Não é relevante se se encontra de facto um método melhor ou não. O que conta é que se ganha um
entendimento mais profundo do problema ao tentar outros caminhos, ao brincar com as peças do
puzzle.
Ex:
Tentar resolver aquilo que ainda não foi resolvido por ninguém.
O Pi é impossível de definir? Já experimentaste provar o teorema de Fermat, encontrar números
primos?

7º Pôr novos problemas, experimentar o absurdo
O Einstein pensou durante anos sobre o que se via quando se viaja à velocidade de luz. Feinman
tentava perceber porque um espargete se partia sempre em dois sítios. Há sempre coisas à nossa volta
que podemos utilizar como puzzle: como é que posso descrever ou explicar como o público da
audiência está distribuido nesta sala.
É importante ser despreocupado com a utilidade, seguir a tendência natural de curiosidade.
Habitualmente somos muito preocupados com os resultados. Convém libertar-se de vez em quando dos
estudos, encontrar tempo para também ficar fascinado, encontrar o prazer de procurar, investigar e
pensar.
Ex:
Já pensaram sobre o que é calor, energia, velocidade de forma mais profunda? Já pensaram sobre a
diferença entre amizade e amor, os tipos de amor que há? Os gregos distinguiam mais que 10. Já
pensaram sobre se a universidade é o melhor sistema de ensino? Já pensaram sobre se ficamos mais ou
menos molhados se corremos quando está a chover? Já pensaram como é possivel que se pode ligar e
apagar uma lâmpada com 2 interruptores diferentes?
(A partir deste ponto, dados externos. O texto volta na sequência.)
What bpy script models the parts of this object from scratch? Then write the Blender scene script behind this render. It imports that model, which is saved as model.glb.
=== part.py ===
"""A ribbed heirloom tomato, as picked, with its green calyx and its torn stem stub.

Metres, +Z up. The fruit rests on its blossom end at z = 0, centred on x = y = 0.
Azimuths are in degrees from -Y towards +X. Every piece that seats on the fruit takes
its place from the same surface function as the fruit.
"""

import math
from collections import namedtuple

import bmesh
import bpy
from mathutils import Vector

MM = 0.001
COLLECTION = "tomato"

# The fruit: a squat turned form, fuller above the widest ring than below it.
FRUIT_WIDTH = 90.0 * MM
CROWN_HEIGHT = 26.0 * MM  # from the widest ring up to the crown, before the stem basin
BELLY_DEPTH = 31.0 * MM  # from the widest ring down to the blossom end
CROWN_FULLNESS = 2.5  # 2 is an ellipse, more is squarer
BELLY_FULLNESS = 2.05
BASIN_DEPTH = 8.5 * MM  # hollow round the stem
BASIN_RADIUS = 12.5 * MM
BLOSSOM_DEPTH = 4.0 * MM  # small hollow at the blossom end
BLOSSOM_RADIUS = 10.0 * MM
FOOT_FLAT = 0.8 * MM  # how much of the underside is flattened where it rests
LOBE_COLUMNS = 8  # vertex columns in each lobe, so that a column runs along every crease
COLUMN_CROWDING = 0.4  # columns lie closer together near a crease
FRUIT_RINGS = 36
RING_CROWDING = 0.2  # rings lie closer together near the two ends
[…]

Para podermos ser criativos temos que aprender as técnicas primeiro. Como um pintor ou um fotógrafo,
só se pode ser criativo depois de dominar a técnica, o engenheiro tem que aprender racíocinar, e
aprender os instrumentos matemáticos. Nós precisamos de conhecimentos. Mas algures no curso vocês
vão ter que começar a ser criativos, vão ter que dar um passo para a frente e não apenas copiar o que
sabem. Vão ter que aprender a pensar vocês próprios.
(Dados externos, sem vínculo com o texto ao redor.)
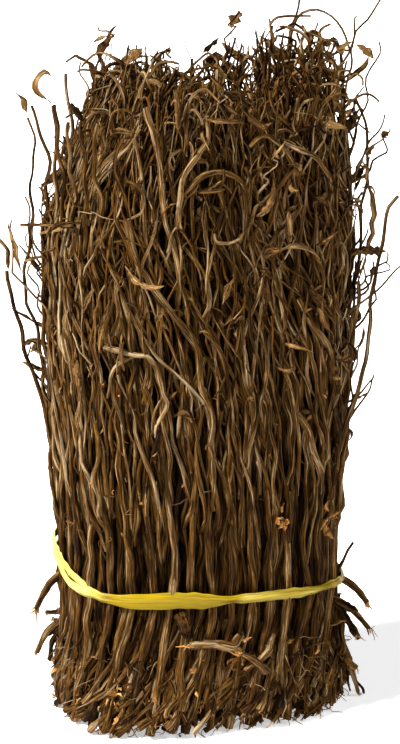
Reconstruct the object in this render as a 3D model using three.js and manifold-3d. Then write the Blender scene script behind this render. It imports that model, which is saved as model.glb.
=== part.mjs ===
// A bundle of dried twigs, tied low down with a strip of plastic film.
// Millimetres, +Z up. The origin is the middle of the bundle on the surface that it stands on.
// The broad front of the bundle faces -Y.
import * as THREE from 'three';
import { mergeVertices } from 'three/addons/utils/BufferGeometryUtils.js';
import Module from 'manifold-3d';

// ---- driving dimensions of the packed bundle
const HALF_WIDTH = 59;          // along X, over the inner twigs
const HALF_DEPTH = 40.5;        // along Y
const CORNER_POWER = 2.8;       // 2 is an ellipse, larger is squarer
const WALL_HEIGHT = 246;        // where the packed sides start to round over
const CROWN_HEIGHT = 271;       // highest tip of the inner twigs
const WAIST_HEIGHT = 60;        // where the tie squeezes the bundle
const WAIST_SHRINK = 0.035;
const WAIST_REACH = 42;
const LEVELS = [0, 18, 40, 60, 82, 108, 136, 164, 192, 220, WALL_HEIGHT];

// ---- outer stems
const STEM_COUNT = 38;
const STEM_SIDES = 6;
const BUTT_RADIUS = 2.0;        // at the cut end
const WAIST_RADIUS = 1.45;
const SHOOT_RADIUS = 0.75;      // near the top
const TOUCH_GAP = 0.4;          // left between pieces that touch
const GROOVE_DEPTH = 1.2;       // of the channel that an outer stem lies in
const RIDGE_HEIGHT = 0.6;       // of the inner twigs between two outer stems
const GROOVE_SLOPE = 0.92;      // cosine of the channel's sides
const LEAN = 0.032;             // share of the girth that a stem drifts, from the tie to either end
const WANDER = 0.2;             // side-to-side wave of a stem, as a share of the stem spacing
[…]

Infelizmente, muitas pessoas não sabem como pensar, como iniciar este processo.
“O que é que faço para pensar sobre um problema novo, não chego ao lado nehum”
Isto é uma pergunta difícil cuja resposta também não encontrámos nos livros. Ainda não temos a
certeza mas parece-nos que o processo de pensamento necessita de um modo de atenção diferente.
Enquanto o despejar da memória e reproduzir um método mecanizado, requer uma intensa
concentração, a solução de algo novo requer uma atenção leve. Fazemos a pergunta, esquecemos a
pergunta, voltamos a considera-la, etc. Deixamos amadurecer, temos uma ideia que parece interessante,
mas afinal não serve.
Hadamard fala de um matemático que de repente viu uma solução de um problema sobre o qual já
estava a pensar durante meses, quando pisou o primeiro degrau entrando num autocarro. Outras pessoas
também descrevem que conseguem pensar bem quando estão a passear a pé ou viajar de comboio. O
kekule lembrou se da solução do benzeno supostamente num sonho, mas isto não sem ter pensado
muito sobre o problema.
Cada um vai ter que descobrir como funciona melhor neste aspecto.
Outra característica deste tipo de pensamento é que, ao contrário do despejar da memória, que é algo
que se faz com uma lógica, passo por passo, o inventar é por ideias e saltos de pensamento que temos.
É como se tivessemos que nos colocar a pergunta e depois ficar a observar a nossas ideias. Então, para
estudarmos activamente, paradoxalmente, necessitamos de uma atitude algo passivo
Temos que aprender a ouvir o algo, as ideias que podem formar-se por imagens, as pessoas ou situações
de que nos lembramos, as palavras ou outras metáforas.
As ideias podem ser vagas e sem conexão aparente ao problema que estamos a estudar. Às vezes temos
que descodificar estas intuições ou imagens. As vezes sentimos que estamos no caminho certo, outras
que algo não bate certo, sem poder explicar.
Temos de alguma forma treinar este tipo de atenção lateral, esta escuta interna, para ganhar confiança
que este método de facto funciona.
Muitas vezes as vossas interrogações aparentemente não têm nehuma utilidade e parecem estar a perder
tempo, mas isso não é verdade. Em primeiro lugar nós estamos a aprender a pensar, ou seja estamos a
aprender uma aptidão. Não é o conteúdo do que nós pensamos que é o iportante, mas o processo.
Obviamente, uma ideia maluca até pode afinal ter uma aplicação. Muito mais provavel é que a estrutura
da nossa solução maluca tenha aplicação noutro campo. O Feinman ficou fascinado pelo movimento de
abano de um prato de sopa no ar e só depois percebeu que tinha alguma coisa a ver com o problema em
que ele estava a trabalhar.
Mas ainda o mais importante é aprendermos pensar e que isto se torne um hábito, uma aptidão que
serve agora com os exames, para a nossa carreira e para resolver problemas na nossa vida em geral. O
meu conselho é: não percam esta oportunidade de descobrir e aprender a pensar.